I don’t understand why most folks can’t seem to see the connection between ‘patriotism’ and ‘nationalism,’ (i.e.: ‘fascism.’) All patriotism, to me, seems to be built upon the simple preconception that we are better than them, for some reason. And really, are we? Do we actually have some divine gift that puts us above our peers? By virtue of an address? A Zip Code? Seriously, American ‘exceptionalism’ as it is called these days, when examined closely, is little more than a philosophy of thinly veiled racism.
I do love much about America. My programming aside, America is my nostalgic home, I love Thomas Jefferson’s words (more than his actions, actually,) and I love that a rebellion of tax shirkers could actually produce a fairly even handed and intelligent method of self government. I like checks and balances and I like term limits, I like that even the worst of presidents can only really get away with about 8 years in office and that, if we want to, we can flip the whole card and start fresh without firing a single bullet. It seems smart; it acknowledges the pendulum of public sentiment and provides a mechanism for bloodless revolution. And when you think about it, it would take a bunch of people who’d lost so much in a bloody one to come up with and actually agree on such a radical idea. I’m sure my historians out there will want to remind me of the Magna Carta or even of ancient Greek philosophers who laid out the framework that the ‘founding fathers’ adopted long before, but, nonetheless, they could have gone a few different directions once they had the reins, and yet, at the moment, they chose democracy, for better or worse.
So, do I love it or hate it? Well, both. I’ve travelled a bit more now, and I also now live here, in Canada, a place that tells you they find patriotism distasteful, but makes exceptions for hockey, Canada day, any rendering of the anthem, or any mention or presence of any native Canadian anywhere in American popular culture. I’ve also visited Europe, in a ‘post 9-11’ world and met equal parts admiration for our exciting culture and horror at our actions on the world stage, horror that mirrored my own youthful disgust at my reading of my country’s history. I have hated the way, from a distance, America looks more and more like a selfish bully, even with ‘a new face’; it still projects willful ignorance regarding it’s own behaviour and seems to consume everything around it at an alarming rate like one of it’s famously obese children. Yet, as I say, I have travelled a bit more now and have also seen that American people are no worse at heart than the people in any of these other places either; I have met with racism and stereotypes wherever I have gone, ignorance and childish, selfish behaviour, even with boorish and criminally violent foolishness. America, it seems, has no trademark on stupidity whether you love it or leave it.

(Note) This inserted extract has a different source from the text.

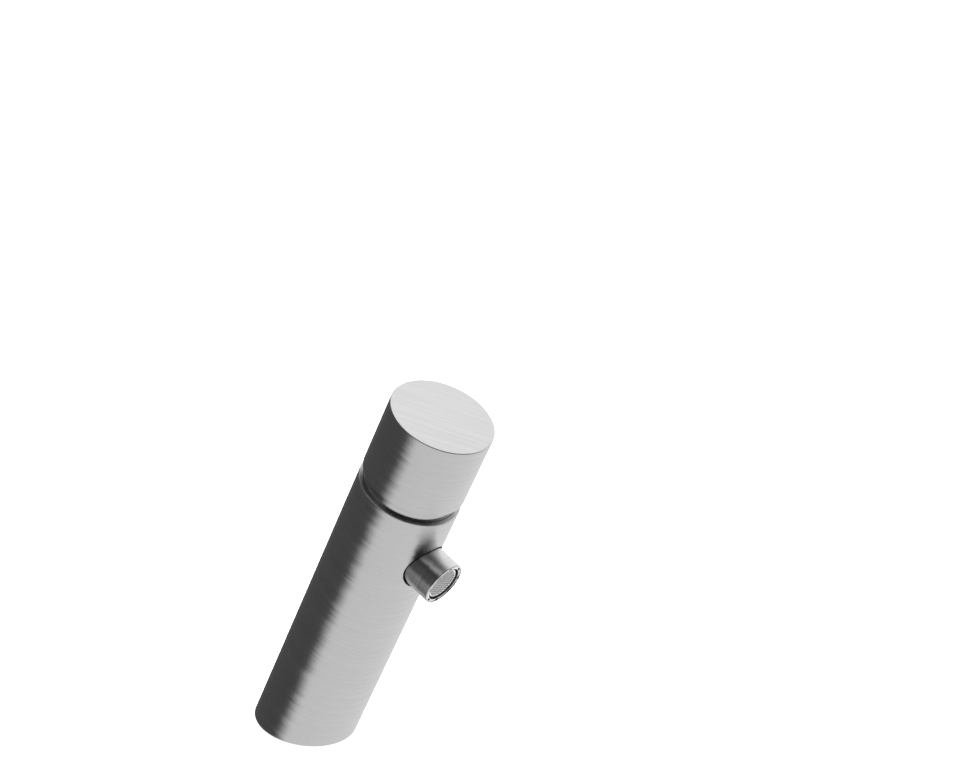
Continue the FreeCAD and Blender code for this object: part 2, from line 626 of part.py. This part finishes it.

‘Democracy,’ as Winston Churchill said, ‘is the worst form of government, except for all those others that have been tried...’ A telling quote. I love much about the idea of America, and much about the idea of Canada, Norway, Denmark, even Japan and yes, even China. I love lots of ideas behind governments, I love the idealism from which they spring and I love the facets of them that seem to work for however long people put their minds to it. But in the end, it always seems to come back to our nature, our avarice, our greed, our compassion and our desire for joy, for love, for security or for safety. The same universal human emotional behaviours that make us choose between decaf and regular, between charity and big screen televisions, behind, beneath and surrounding every decision we make every day. Governments, countries, landmasses of non-specific boundaries, these collective groups of people work and don’t work because they are conceived by, made up of and belong to, of, and by people. Human, frail, weak, and beautiful people.
God Bless America. I checked the lyrics, and it didn’t say, ‘She’s gonna need it.’ But maybe it should have. And really, maybe it should say ‘God bless this planet,’ because that’s where all this patriotism, this pride in ‘our people’ is going to have to redirect itself if we want to see our grandchildren enjoying the ‘pursuit of happiness’ instead of the ‘pursuit of potable water’ like the folks in desertified swaths of Africa our carbon economies have helped to create. Woody Guthrie knew this; he hated Berlin’s heart swelling opus and responded with ‘God Blessed America for Me’ a song he eventually changed to ‘This Land is Your Land’, his most famous song and an important poem in its own right. His answer to ‘God Bless America’ did not speak of a lofty divine being whose hand could guide us through a night with a light, he spoke of America’s terrestrial beauty, of how his own two feet carried him across it, of nature’s bounty. And he spoke of a fence:
As I went walking I saw a sign there
And on the sign it said "No Trespassing."
But on the other side it didn't say nothing,
That side was made for you and me.
I’ll leave it there. This land was made for you and me.